One woman, who asked not to be named, said she spent three years living under the same roof as her exhusband, a compulsive gambler. In all that time, they didn’t exchange a word. “We used our teenage children as go-betweens whenever we needed to discuss any domestic issue,” she says. On better terms were Penny and Alan Brooke, who solved their differences by splitting their Yorkshire home down the middle – only for the local council to demand two sets of council tax, on the basis that it was now two dwellings.
The pent-up marital problems of the last property crash appear to have led to a divorce boom in 1993 – when the housing market, at least in London and the southeast, emerged from the perma-frost. A record 180,000 divorces were recorded that year. On the positive side, Knowles remembers several couples whose marriages were saved by the slump. “Being forced to live under the same roof, they had to address issues they would otherwise have walked away from,” she says.
There hasn’t always been a correlation between divorce and the strength of the housing market – between 1985 and 1989, when prices were booming, the number of divorces gently subsided from 175,000 to 165,000 a year – but the nature of divorce has changed in the past two decades. The number of divorcees in their twenties and early thirties has plummeted – inevitably, because fewer young people are getting married in the first place. The number of those involving couples in their fifties, on the other hand, has soared. It is these late divorces that are most likely to involve a valuable family home, and therefore to be influenced by the state of the housing market.
Divorce has been a money-spinner in recent years for estate agents, particularly at the upper end of the market. Nearly one in four property sales between £2m and £4m handled by Savills in the southeast is caused by divorce, Cook says. The number of divorces in the fifty-something age group is perhaps less influenced by the general state of the housing market than by the relative cost of large and small houses.
In the late 1990s, Cluttons estate agency noticed a spate of divorces in Wandsworth, southwest London. At the time, the top of the market was doing better than the bottom end, with the result that detached family homes – which usually sell for twice the price of small terraced houses – were selling for three times as much. Consequently, couples were apparently reasoning that if they split up, they could afford to remain in a decent, if smaller, home in the same area.
The picture is further complicated by the fact that not all parties to divorce actually want to sell up. Indeed, some will go to great lengths to avoid being thrown out of a property they have come to love rather more than their spouse. In one sale handled by Savills a few years ago, the husband, who had moved out of the family home, wanted to sell it, but his estranged wife did not. As a result, every time a viewing was arranged, she would blast potential buyers with funeral music.
In another case, in Pangbourne, Berk-shire, a husband was traumatised by having to leave his Victorian cottage. “He took a chain saw to the joists, sawing through every stair and floorboard,” says Katherine Singleton, of Dudley Singleton & Daughter. “He poured cement into the septic tank, took out the kitchen sink and taps, smashed the bath and toilet. We got the impression that he didn’t want to leave.”
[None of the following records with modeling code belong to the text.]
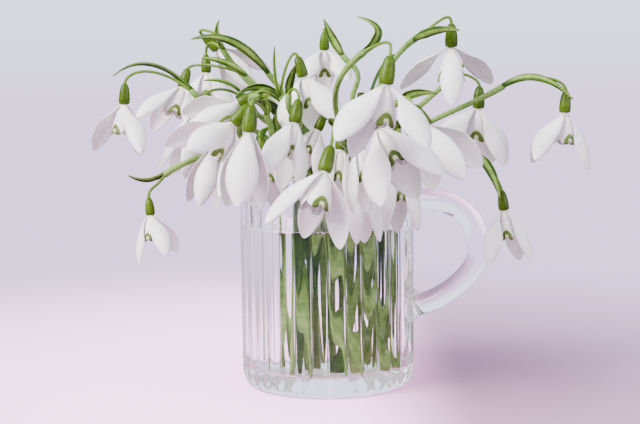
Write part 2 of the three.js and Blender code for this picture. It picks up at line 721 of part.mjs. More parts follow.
// A leaf is a strap with a keel. Its slot in the water is the same strap, larger by grow all round.
function leafRow(at, normal, side, half, grow) {
  const marks = COLUMNS.map((v) => ({
    point: along(along(at, side, (half + grow) * v), normal, LEAF.keel * (0.5 - Math.abs(v))),
    normal,
  }));
  return bladeRow(marks, BLADE + 2 * grow);
}

// The straight part of a leaf, from its foot in the water to the mouth.
function leafStraight(route, grow = 0, overrun = 0) {
  const foot = footOf(route[0]);
  const rise = unit(between(foot, route[0]));
  const side = across(UP.clone().cross(between(route[0], route[route.length - 1])).setZ(0), rise);
  const normal = rise.clone().cross(side);
  const ends = [
    [along(foot, rise, -overrun), LEAF.foot],
    [along(route[0], rise, overrun), LEAF.mouth],
  ];
  return { side, rows: ends.map(([at, half]) => leafRow(at, normal, side, half, grow)) };
}

function leafGeometry(route) {
  const { side, rows } = leafStraight(route);
  const curve = new THREE.CatmullRomCurve3(route);
  for (const t of [0.16, 0.34, 0.52, 0.68, 0.84, 1]) {
    const tangent = curve.getTangentAt(t);
    const swell = Math.sin(Math.PI * (0.35 + 0.65 * t));
    const half = Math.max(LEAF.widest * Math.sqrt(swell), LEAF.tip);
    const level = across(side, tangent);
    rows.push(leafRow(curve.getPointAt(t), tangent.clone().cross(level), level, half, 0));
  }
  return bladeGeometry(rows);
}

// ---- The glass mug and the water -------------------------------------------------------------------

function latheGeometry(profile, segments) {
  const points = profile.map(([radius, z]) => new THREE.Vector2(radius, z));
  return new THREE.LatheGeometry(points, segments).rotateX(Math.PI / 2);
}

// The outside of the mug. Every second line of the ribbed band is the valley between two ribs.
function mugOutside() {
  const geometry = latheGeometry(
    [
      [0, 0],
      [MUG.foot, 0],
      [MUG.radius - 0.6, 2.5],
      [MUG.radius, MUG.ribStart],
      [MUG.radius, MUG.ribEnd],
      [MUG.radius - MUG.lipBack, MUG.ribEnd + 1.5],
      [MUG.radius - MUG.lipBack, MUG.height - MUG.lipRound],
      [MUG.radius - MUG.lipBack - MUG.lipRound, MUG.height],
      [0, MUG.height],
    ],
    2 * MUG.ribs,
  );
  const position = geometry.attributes.position;
  for (let i = 0; i < position.count; i++) {
    const x = position.getX(i);
    const y = position.getY(i);
    const radius = Math.hypot(x, y);
    const line = Math.round((Math.atan2(y, x) * MUG.ribs) / Math.PI);
    if (radius < MUG.radius - 0.01 || line % 2 === 0) continue;
    const share = (radius - MUG.ribDepth) / radius;
    position.setXY(i, x * share, y * share);
  }
  return solidOf(geometry);
}

function mugInside() {
  const inner = MUG.radius - MUG.wall;
  return solidOf(
    latheGeometry(
      [
        [0, MUG.floor],
        [inner - MUG.corner, MUG.floor],
        [inner, MUG.floor + MUG.corner],
        [inner, MUG.height - MUG.lipRound],
        [inner + 1.5, MUG.height + 0.7],
        [0, MUG.height + 0.7],
      ],
      MUG.ribs,
    ),
  );
}

function handleSolid() {
  const azimuth = radians(HANDLE.azimuth);
  const out = new THREE.Vector3(Math.cos(azimuth), Math.sin(azimuth), 0);
  const line = HANDLE.line.map(([reach, z]) => along(out.clone().multiplyScalar(reach), UP, z));
  const extrudePath = new THREE.CatmullRomCurve3(line);
  const section = new THREE.Shape().absellipse(0, 0, HANDLE.thick / 2, HANDLE.wide / 2, 0, 2 * Math.PI);
  const outline = new THREE.Shape(section.getPoints(HANDLE.sides).slice(0, HANDLE.sides));
  const steps = HANDLE.steps;
  return solidOf(new THREE.ExtrudeGeometry(outline, { steps, extrudePath, bevelEnabled: false }));
}

// The flattened lump of glass where the handle's lower end was pressed onto the mug.
function handleRoot() {
  const { reach, z, radius, flat } = HANDLE.root;
  const lump = new THREE.SphereGeometry(radius, HANDLE.sides, HANDLE.sides).scale(flat, 1, 1);
  return solidOf(lump.translate(reach, 0, z).rotateZ(radians(HANDLE.azimuth)));
}

function mugSolid() {
  return mugOutside().add(handleSolid()).add(handleRoot()).subtract(mugInside());
}

// The water fills the mug up to its level, with a plain hole for each stem and a slot for each leaf.
function waterSolid(stems, leaves) {
  const inner = MUG.radius - MUG.wall - GAP;
  const bottom = MUG.floor + GAP;
  const body = solidOf(
    latheGeometry(
      [
        [0, bottom],
        [inner - MUG.corner, bottom],
        [inner, bottom + MUG.corner],
        [inner, WATER_LEVEL],
        [0, WATER_LEVEL],
      ],
      MUG.ribs,
    ),
  );
  const slots = leaves.map((route) => bladeGeometry(leafStraight(route, GAP, OVERRUN).rows));
  const cuts = [...stems.map(holeGeometry), ...slots].map(solidOf);
  return cuts.reduce((left, cut) => left.subtract(cut), body);
}

function holeGeometry(route) {
  const foot = footOf(route[0]);
  const rise = unit(between(foot, route[0]));
  const side = across(new THREE.Vector3(1, 0, 0), rise);
  const skin = new Skin();
  const ends = [along(foot, rise, -OVERRUN), along(route[0], rise, OVERRUN)].map((at) =>
    skin.row(ringPoints({ at, radius: SCAPE_RADIUS + 1.5 * GAP }, side, rise)),
  );
  skin.startCap(ends[0]);
  skin.band(ends[0], ends[1]);
  skin.endCap(ends[1]);
  return skin.geometry();
}

// ---- Assembly --------------------------------------------------------------------------------------

const clear = (color, opacity) => {
  return new THREE.MeshStandardMaterial({ color, roughness: 0.05, transparent: true, opacity });
};
const GLASS = clear(0xf2f0f6, 0.35);
const WATER = clear(0xe6ecea, 0.4);
const PETAL = new THREE.MeshStandardMaterial({ color: 0xf6f2f3, roughness: 0.5 });
const STALK = new THREE.MeshStandardMaterial({ color: 0x7d9a36, roughness: 0.45 });
const LEAFY = new THREE.MeshStandardMaterial({ color: 0x4f7f38, roughness: 0.45 });

const bunch = new THREE.Group();

function place(geometry, name, material) {
  const mesh = new THREE.Mesh(geometry, material);
  mesh.name = name;
  bunch.add(mesh);
}

const numbered = (index) => String(index + 1).padStart(2, "0");
const goals = routeGoals();
const routes = routesThrough(goals, mouthPoints(goals));
const stemRoutes = routes.slice(0, BLOOMS.length);
const leafRoutes = routes.slice(BLOOMS.length);

place(geometryOf(mugSolid()), "mug", GLASS);
place(geometryOf(waterSolid(stemRoutes, leafRoutes)), "water", WATER);
BLOOMS.forEach((bloom, i) => {
  place(tepalsGeometry(bloom), `tepals_${numbered(i)}`, PETAL);
  place(stalkGeometry(bloom, stemRoutes[i]), `stalk_${numbered(i)}`, STALK);
});
leafRoutes.forEach((route, i) => place(leafGeometry(route), `leaf_${numbered(i)}`, LEAFY));

export default bunch;
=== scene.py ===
"""A bunch of snowdrops standing in a ribbed glass mug of water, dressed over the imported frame.

Shapes are worked out in millimetres in the frame's own axes: +Z up, the front of the bunch to -Y, the
handle to +X. Meshes are written in metres.
"""

import math

import bmesh
import bpy
import numpy as np
from mathutils import Matrix, Vector


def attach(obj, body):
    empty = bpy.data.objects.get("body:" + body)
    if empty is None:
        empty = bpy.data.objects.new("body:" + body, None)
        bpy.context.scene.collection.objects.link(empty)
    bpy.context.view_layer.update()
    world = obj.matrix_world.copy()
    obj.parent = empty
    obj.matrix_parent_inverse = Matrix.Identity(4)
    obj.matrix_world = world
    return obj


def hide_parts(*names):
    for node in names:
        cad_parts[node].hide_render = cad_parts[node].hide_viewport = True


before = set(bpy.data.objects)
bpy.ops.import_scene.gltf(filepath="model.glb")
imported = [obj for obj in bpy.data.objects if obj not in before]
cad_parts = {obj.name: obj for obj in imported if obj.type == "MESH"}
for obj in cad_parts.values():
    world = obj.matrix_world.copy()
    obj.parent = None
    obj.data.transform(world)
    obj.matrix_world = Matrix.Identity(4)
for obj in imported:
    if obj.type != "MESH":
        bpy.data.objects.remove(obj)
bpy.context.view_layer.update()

MM = 0.001

# ---- Driving dimensions, as in the part's source ------------------------------------------------------

MUG = {
    "radius": 32.8,
    "height": 81.0,
    "ribs": 32,
    "rib_depth": 0.8,
    "rib_start": 5.5,
    "rib_end": 76.0,
    "foot": 30.2,
    "wall": 3.4,
    "floor": 7.0,
}
HANDLE = {
    "azimuth": -20.0,
    "thick": 8.0,
    "wide": 10.0,
    "root": {"reach": 33.4, "z": 31.0, "radius": 6.4, "flat": 0.42},
    "line": [
        (31.2, 70),
        (43, 71),
        (51.5, 68),
        (57.2, 62),
        (58.9, 54),
        (57.5, 47.5),
        (51.8, 40.5),
        (43.5, 34.5),
        (31.2, 29.5),
    ],
}
WATER_LEVEL = 61.5
GAP = 0.3
BLADE = 0.65

SCAPE_RADIUS = 1.0
NODE_RADIUS = 1.25
PEDICEL_RADIUS = 0.55
OVARY = {"length": 0.35, "radius": 0.098}
SEAT_RADIUS = 1.4
OUTER = {"fold": 0.18, "cup": 0.42, "flare": 18.0, "tuck": 24.0, "roll": 34.0}
INNER = {"length": 0.54, "mouth": 0.1, "gape": 0.003, "widest": 36.0, "floor": 0.15, "stamens": 0.42}
SPATHE_WIDTHS = [0.9, 1.7, 1.6, 1.1, 0.5]  # half its width, from its foot to its tip
LEAF = {"foot": 1.7, "mouth": 2.1, "widest": 2.7, "keel": 0.7, "edge": 0.2, "thicker": 0.4}
NECK = {"x": 4.0, "y": 4.0, "height": 77.0, "pull": 0.28, "radius": 18.0, "stem": 3.4, "leaf": 6.0}
FEET = {"share": 1.55, "twist": 50.0, "radius": 26.0}

# A bloom hangs from its neck. Its stalk ends in the node, and its spathe arches over the crest to the tip.
# The bloom leans to the side, nods to the front and is turned about its axis, in degrees. It is as long as
# its outer tepals, and wide is half the width of one, as a share of that. Each outer tepal has its own
# opening and swing, in degrees, and hang is how far the pedicel comes straight down to the bloom.
BLOOM_FACTS = ("neck", "node", "crest", "tip", "lean", "nod", "turn", "long", "wide", "open", "swing", "hang")


def bloom_from(*facts):
    """A bloom's facts by their names."""
    return dict(zip(BLOOM_FACTS, facts))


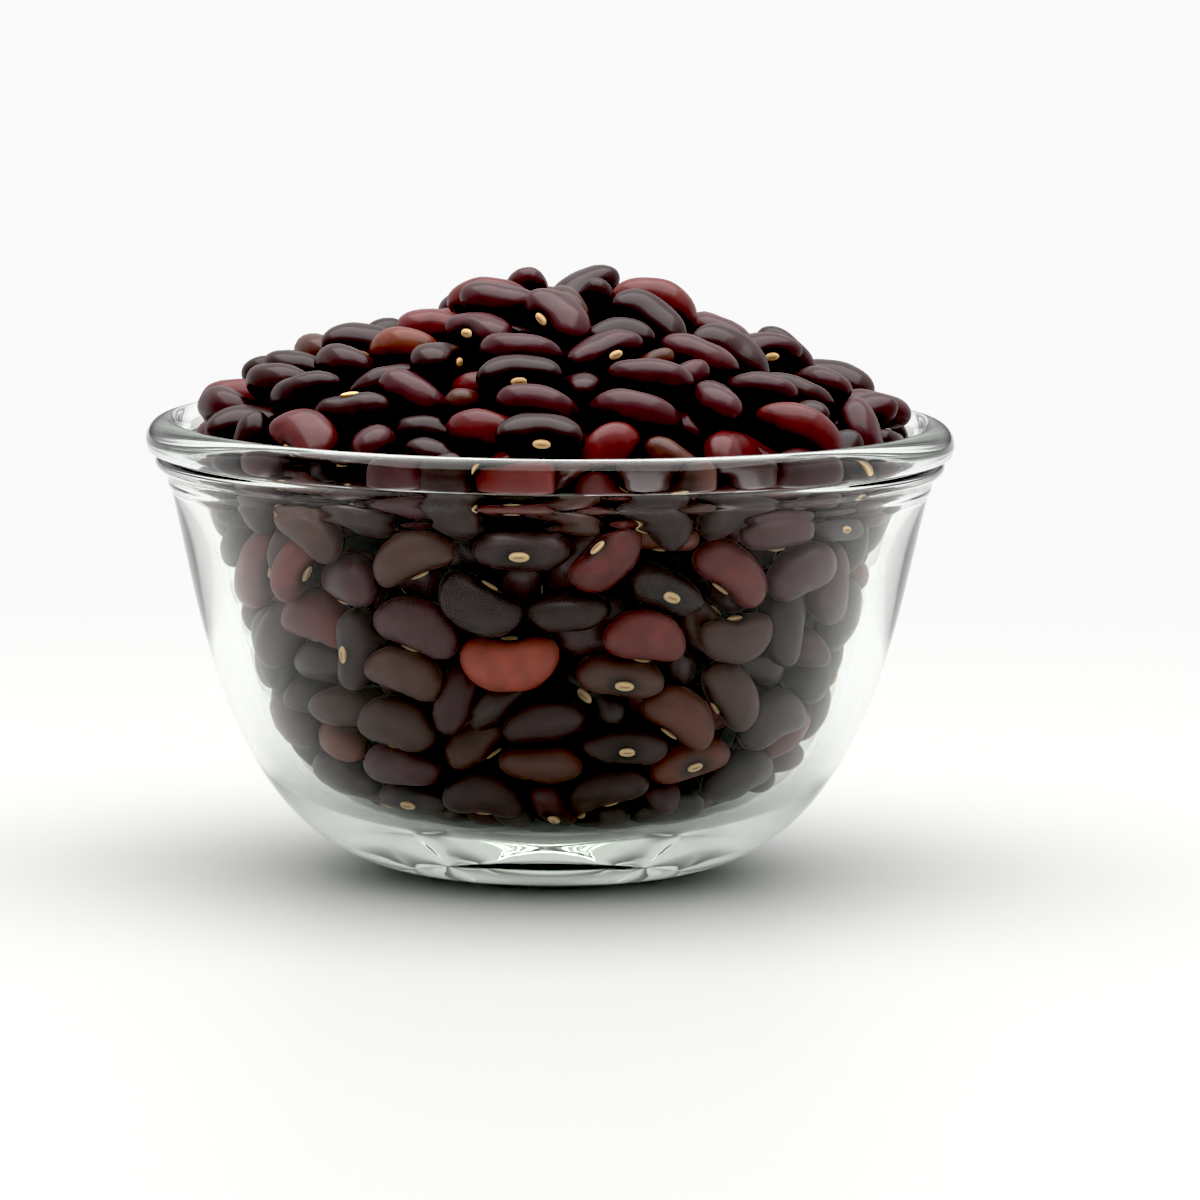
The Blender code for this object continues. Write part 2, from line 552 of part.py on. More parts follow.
def keep_largest_shell(mesh):
    form = bmesh.new()
    form.from_mesh(mesh)
    bmesh.ops.triangulate(form, faces=form.faces)
    unseen = set(form.faces)
    shells = []
    while unseen:
        shell, edge_of_shell = set(), [unseen.pop()]
        while edge_of_shell:
            face = edge_of_shell.pop()
            shell.add(face)
            for edge in face.edges:
                for other in edge.link_faces:
                    if other in unseen:
                        unseen.discard(other)
                        edge_of_shell.append(other)
        shells.append(shell)
    largest = max(shells, key=len)
    spare = [face for shell in shells if shell is not largest for face in shell]
    bmesh.ops.delete(form, geom=spare, context="FACES")
    form.to_mesh(mesh)
    form.free()


def share_of_surface(pile, line, draw):
    """How many of many spots just under the surface lie nearest to each bean."""
    spot = draw.uniform(-1, 1, (SURFACE_SPOTS, 3)) * INNER_TOP[0]
    spot[:, 2] = draw.uniform(FLOOR_HEIGHT, HEAP_TOP, SURFACE_SPOTS)
    depth = np.minimum(depth_in_glass(spot, line)[0], depth_in_heap(spot)[0])
    spot = spot[(depth > SURFACE_DEPTHS[0]) & (depth < SURFACE_DEPTHS[1])]
    nearest = np.linalg.norm(spot[:, None] - pile.centre[None], axis=2).argmin(axis=1)
    return np.bincount(nearest, minlength=len(pile.size))


def build_beans(look):
    line = wall_line()
    draw = np.random.RandomState(PILE_SEED)
    pile = place_beans(line, draw)
    settle(pile, line, draw)
    corners, faces = bean_surface(BEAN_RINGS, BEAN_SIDES)
    core = turned("beans", core_profile(), CORE_SIDES, look)
    share = share_of_surface(pile, line, draw)
    share[pile.ease[:, 0] == FIRM_EASE[0]] += SURFACE_SPOTS
    solids = []
    for index in np.argsort(-share, kind="stable")[:FUSED_BEANS]:
        places = (corners * BEAN_FULLNESS * pile.size[index]) @ pile.axes[index].T + pile.centre[index]
        places += way_clear_of_glass(places, line)
        mesh = bpy.data.meshes.new("bean")
        mesh.from_pydata([tuple(place) for place in places], [], faces)
        mesh.materials.append(look)
        bean = bpy.data.objects.new("bean", mesh)
        solids.append(bean)
    fuse(core, solids)
    return core


def build():
    clear_scene()
    glass = material("clear_glass", (0.86, 0.93, 0.90), 0.03, alpha=0.35)
    bean_skin = material("bean_skin", (0.09, 0.025, 0.025), 0.4)
    bowl = turned("glass_bowl", glass_profile(), BOWL_SIDES, glass)
    beans = build_beans(bean_skin)
    for made in (bowl, beans):
        made.data.shade_smooth()
        made.data.set_sharp_from_angle(angle=math.radians(40))


build()
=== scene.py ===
"""The looks of a clear glass bowl heaped with dried kidney beans, built over its fixed frame.

Metres, +Z up. The front of the bowl faces -Y.
"""
import math

import bpy
import numpy as np
from mathutils import Matrix, Vector


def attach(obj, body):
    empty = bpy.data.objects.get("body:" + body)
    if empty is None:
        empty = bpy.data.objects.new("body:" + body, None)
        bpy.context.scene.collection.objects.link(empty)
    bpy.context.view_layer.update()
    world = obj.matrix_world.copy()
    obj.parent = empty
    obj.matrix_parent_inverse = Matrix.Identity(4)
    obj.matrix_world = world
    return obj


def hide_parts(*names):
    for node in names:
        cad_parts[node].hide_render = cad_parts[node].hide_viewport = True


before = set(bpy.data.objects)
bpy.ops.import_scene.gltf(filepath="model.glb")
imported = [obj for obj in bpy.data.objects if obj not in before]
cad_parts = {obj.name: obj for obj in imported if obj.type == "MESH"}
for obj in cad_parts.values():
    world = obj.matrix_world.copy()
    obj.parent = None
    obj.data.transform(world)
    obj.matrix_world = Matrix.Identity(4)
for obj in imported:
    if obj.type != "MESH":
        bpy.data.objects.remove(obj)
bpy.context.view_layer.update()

MM = 0.001

# The glass, by radius from the axis and height above the table
FOOT_RADIUS = 24.8 * MM
WALL_TOP = (70.5 * MM, 71.6 * MM)
WALL_RISE_AT_FOOT = math.radians(4.5)
WALL_LEAN_AT_TOP = math.radians(15)
WALL_HANDLES = (35.8 * MM, 21.5 * MM)
STEP_HEIGHT = 70.9 * MM
STEP_DEPTH = 0.35 * MM
RIDGE_CENTRE = (71.2 * MM, 75.9 * MM)
RIDGE_RADII = (2.1 * MM, 1.75 * MM)
RIDGE_ARC = (-75, 58)
BEAD_CENTRE = (71.3 * MM, 79.8 * MM)
BEAD_RADII = (3.7 * MM, 3.9 * MM)
BEAD_ARC = (-36, 190)
FLOOR_RADIUS = 16 * MM
FLOOR_HEIGHT = 7.4 * MM
INNER_TOP = (67.6 * MM, 78.2 * MM)
INNER_RISE_AT_FLOOR = math.radians(3)
INNER_LEAN_AT_TOP = math.radians(15)
INNER_HANDLES = (34 * MM, 61 * MM)
INNER_POINTS = 9
TALLER_WALL = 3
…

Savills’ figures run contrary to reports from America, where some divorce lawyers say they are enjoying a boom as wives rush to divorce their husbands before their wealth evaporates in the credit crunch. Raoul Felder, a New York lawyer who has represented Rudy Giuliani and Mike Tyson’s former wife in divorce cases, says that he has had to hire extra staff to cope with his cases, which have risen from 250 to 300 over the past year.
Felder, however, tends to deal with the superwealthy, who have large property portfolios – not with your typical British divorcing couple, who are stuck in a family home with nowhere else to go.